Mathematicians consider this basic description of an epidemic’s spread and set out to model it. They will seek to capture the change in the numbers in each compartment as a function of elapsed time, but also as it relates to the change in other compartments. After all, the decrease in “S" is a direct consequence of the increase in “I"; and the rise in “R" has consequences for both “I" and “S". Taking all this into account produces a set of what mathematicians call “differential equations". This set is the SIR model.

Once they have the equations worked out, the fun—such as it is, of course, and with pandemics, let’s never forget that death ends fun—begins. Because now, they can tweak their assumptions to see what effect that will have on the course of the disease.

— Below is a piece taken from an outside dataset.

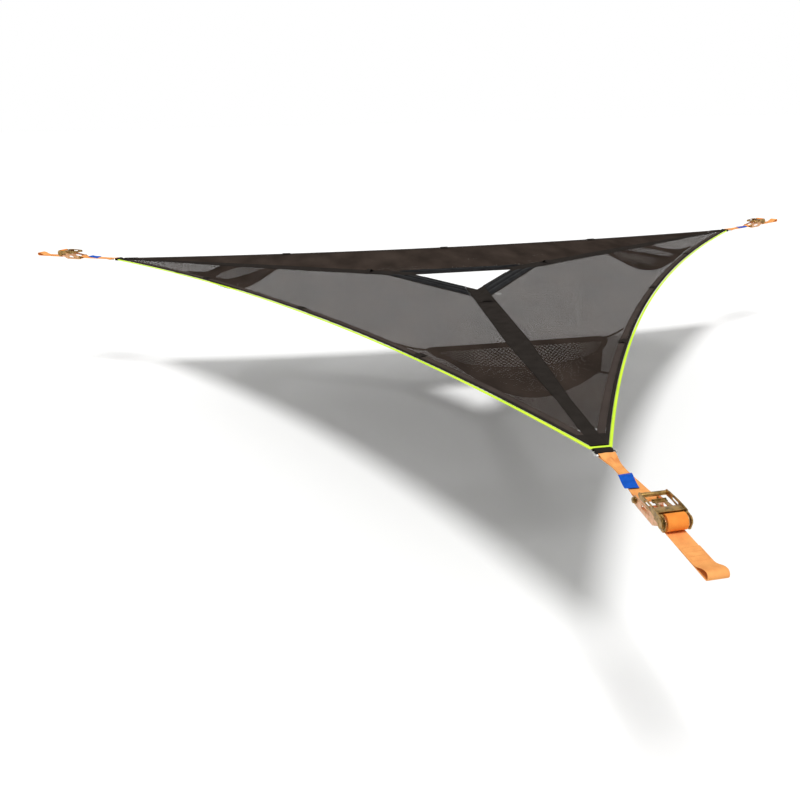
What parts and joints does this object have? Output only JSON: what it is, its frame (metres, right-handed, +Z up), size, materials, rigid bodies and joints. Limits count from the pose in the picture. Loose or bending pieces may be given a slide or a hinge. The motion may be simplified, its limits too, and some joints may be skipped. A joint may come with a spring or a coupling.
{
  "type": "triangle hammock",
  "caption": "Triangular mesh hammock with an open central hatch, storage nets underneath, and at each corner a ring, a sling, a ratchet and a tree strap.",
  "frame": {"origin": "middle of the floor, in the plane of the mesh, where the three strap lines meet", "axes": "+Z up; -Y to the front corner; +X to the right, along the rear edge"},
  "size_m": [5.3344, 4.6202, 0.21],
  "materials": {
    "black_mesh": "fine woven polyester mesh, see-through",
    "black_webbing": "flat woven webbing, matt",
    "black_netting": "knitted netting, see-through",
    "lime_binding": "bright woven tape",
    "zinc_steel": "yellow-passivated zinc plating",
    "bright_steel": "bright zinc plating",
    "orange_webbing": "woven polyester webbing with a slight sheen",
    "blue_label": "coated blank tag"
  },
  "bodies": {
    "hammock": {"floor_panel_front_right": "black_mesh", "edge_hem_front_right": "black_webbing", "edge_binding_front_right": "lime_binding", "hatch_edge_front_right": "black_webbing", "floor_panel_rear": "black_mesh", "edge_hem_rear": "black_webbing", "edge_binding_rear": "lime_binding", "hatch_edge_rear": "black_webbing", "floor_panel_front_left": "black_mesh", "edge_hem_front_left": "black_webbing", "edge_binding_front_left": "lime_binding", "hatch_edge_front_left": "black_webbing", "gear_ring": "bright_steel", "radial_band_front": "black_webbing", "gear_loop_front": "black_webbing", "storage_net_front": "black_netting", "corner_tab_front": "black_webbing", "corner_ring_front": "bright_steel", "sling_front": "orange_webbing", "label_front": "blue_label", "tree_strap_front": "orange_webbing", "ratchet_frame_front": "zinc_steel", "anchor_bolt_front": "bright_steel", "radial_band_right": "black_webbing", "gear_loop_right": "black_webbing", "storage_net_right": "black_netting", "corner_tab_right": "black_webbing", "corner_ring_right": "bright_steel", "sling_right": "orange_webbing", "label_right": "blue_label", "tree_strap_right": "orange_webbing", "ratchet_frame_right": "zinc_steel", "anchor_bolt_right": "bright_steel", "radial_band_left": "black_webbing", "gear_loop_left": "black_webbing", "storage_net_left": "black_netting", "corner_tab_left": "black_webbing", "corner_ring_left": "bright_steel", "sling_left": "orange_webbing", "label_left": "blue_label", "tree_strap_left": "orange_webbing", "ratchet_frame_left": "zinc_steel", "anchor_bolt_left": "bright_steel"},
    "handle_front": {"handle_front": "zinc_steel"},
    "spool_front": {"spool_front": "zinc_steel", "wound_webbing_front": "orange_webbing"},
    "drive_pawl_front": {"drive_pawl_front": "zinc_steel"},
    "lock_pawl_front": {"lock_pawl_front": "zinc_steel"},
    "handle_right": {"handle_right": "zinc_steel"},
    "spool_right": {"spool_right": "zinc_steel", "wound_webbing_right": "orange_webbing"},
    "drive_pawl_right": {"drive_pawl_right": "zinc_steel"},
    "lock_pawl_right": {"lock_pawl_right": "zinc_steel"},
    "handle_left": {"handle_left": "zinc_steel"},
    "spool_left": {"spool_left": "zinc_steel", "wound_webbing_left": "orange_webbing"},
    "drive_pawl_left": {"drive_pawl_left": "zinc_steel"},
    "lock_pawl_left": {"lock_pawl_left": "zinc_steel"}
  },
  "joints": [
    {"name": "handle_front_swing", "type": "hinge", "parent": "hammock", "child": "handle_front", "pos_m": [0.01727, -2.86167, 0.022], "axis": [0.9993, 0.0384, 0], "range_deg": [0, 180]},
    {"name": "spool_front_turn", "type": "hinge", "parent": "hammock", "child": "spool_front", "pos_m": [0.01727, -2.86167, 0.022], "axis": [0.9993, 0.0384, 0], "continuous": true},
    {"name": "drive_pawl_front_pull", "type": "slide", "parent": "handle_front", "child": "drive_pawl_front", "axis": [-0.0384, 0.9993, 0], "range_m": [0, 0.006], "stiffness_N_per_m": 400, "springref_m": -0.008},
    {"name": "lock_pawl_front_pull", "type": "slide", "parent": "hammock", "child": "lock_pawl_front", "axis": [-0.0384, 0.9993, 0], "range_m": [0, 0.006], "stiffness_N_per_m": 400, "springref_m": -0.008},
    {"name": "handle_right_swing", "type": "hinge", "parent": "hammock", "child": "handle_right", "pos_m": [2.47857, 1.431, 0.022], "axis": [-0.5, 0.866, 0], "range_deg": [0, 180]},
    {"name": "spool_right_turn", "type": "hinge", "parent": "hammock", "child": "spool_right", "pos_m": [2.47857, 1.431, 0.022], "axis": [-0.5, 0.866, 0], "continuous": true},
    {"name": "drive_pawl_right_pull", "type": "slide", "parent": "handle_right", "child": "drive_pawl_right", "axis": [-0.866, -0.5, 0], "range_m": [0, 0.006], "stiffness_N_per_m": 400, "springref_m": -0.008},
    {"name": "lock_pawl_right_pull", "type": "slide", "parent": "hammock", "child": "lock_pawl_right", "axis": [-0.866, -0.5, 0], "range_m": [0, 0.006], "stiffness_N_per_m": 400, "springref_m": -0.008},
    {"name": "handle_left_swing", "type": "hinge", "parent": "hammock", "child": "handle_left", "pos_m": [-2.47857, 1.431, 0.022], "axis": [-0.5, -0.866, 0], "range_deg": [0, 180]},
    {"name": "spool_left_turn", "type": "hinge", "parent": "hammock", "child": "spool_left", "pos_m": [-2.47857, 1.431, 0.022], "axis": [-0.5, -0.866, 0], "continuous": true},
    {"name": "drive_pawl_left_pull", "type": "slide", "parent": "handle_left", "child": "drive_pawl_left", "axis": [0.866, -0.5, 0], "range_m": [0, 0.006], "stiffness_N_per_m": 400, "springref_m": -0.008},
    {"name": "lock_pawl_left_pull", "type": "slide", "parent": "hammock", "child": "lock_pawl_left", "axis": [0.866, -0.5, 0], "range_m": [0, 0.006], "stiffness_N_per_m": 400, "springref_m": -0.008}
  ]
}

For example, certainly an infected person moves about infecting others. But how many others does she meet in a day? If she’s a housewife who doesn’t go out much, that number is probably just four or five. But if she’s a vegetable vendor in a busy market, she probably meets hundreds of customers in a day. Which of these we assume will change how the model functions. Or try this: what’s the chance that an infectious person actually passes on the infection to someone she meets? We could assume that it is certain she will pass it on, in which case the disease will spread like wildfire. But what if it’s only a 50% chance? Or 10%? After all, diseases vary in how contagious they are. So clearly, getting that probability right is important in understanding how fast a disease spreads. But even more telling, we can think of these lower probabilities as the result of measures like washing hands, social distancing, wearing masks and so on. If we know a disease spreads by touching, for instance, and people are careful not to shake hands when they meet, undoubtedly, the disease will spread more slowly. Then the mathematical model can show us just how effective such measures are.

There are other tweaks we can make. Consider that few of us spend our days simply wandering about without much of a purpose. Take me, on any given day from that time before the virus that’s rapidly fading from our memories. It usually went like this: I work mostly at home. I might make one or two trips to nearby stores for supplies—you know, important things like rum or chocolates. Perhaps a trip across town to attend a meeting. Walk to the nearby tennis court in the evening for a game.

Notice that my outings are to places where there are, typically, plenty of others also present. I’m sure that applies to you as well. Mathematicians can capture such a phenomenon in the SIR model and what it invariably shows is that this kind of routine behaviour makes the disease spread much faster. This is exactly why parks, tennis courts, swimming pools and gyms have shut down. This is also why grocery stores, which cannot shut down, have started insisting that their customers take turns shopping so that only a few are inside at any one time.

As you can imagine, there’s plenty more to say about these epidemiological models. In a future column, for example, I hope to explain the differential equations that make up SEIR.

The point is, if we understand the model, we give ourselves a better chance to know how to fight the pandemic. That simple.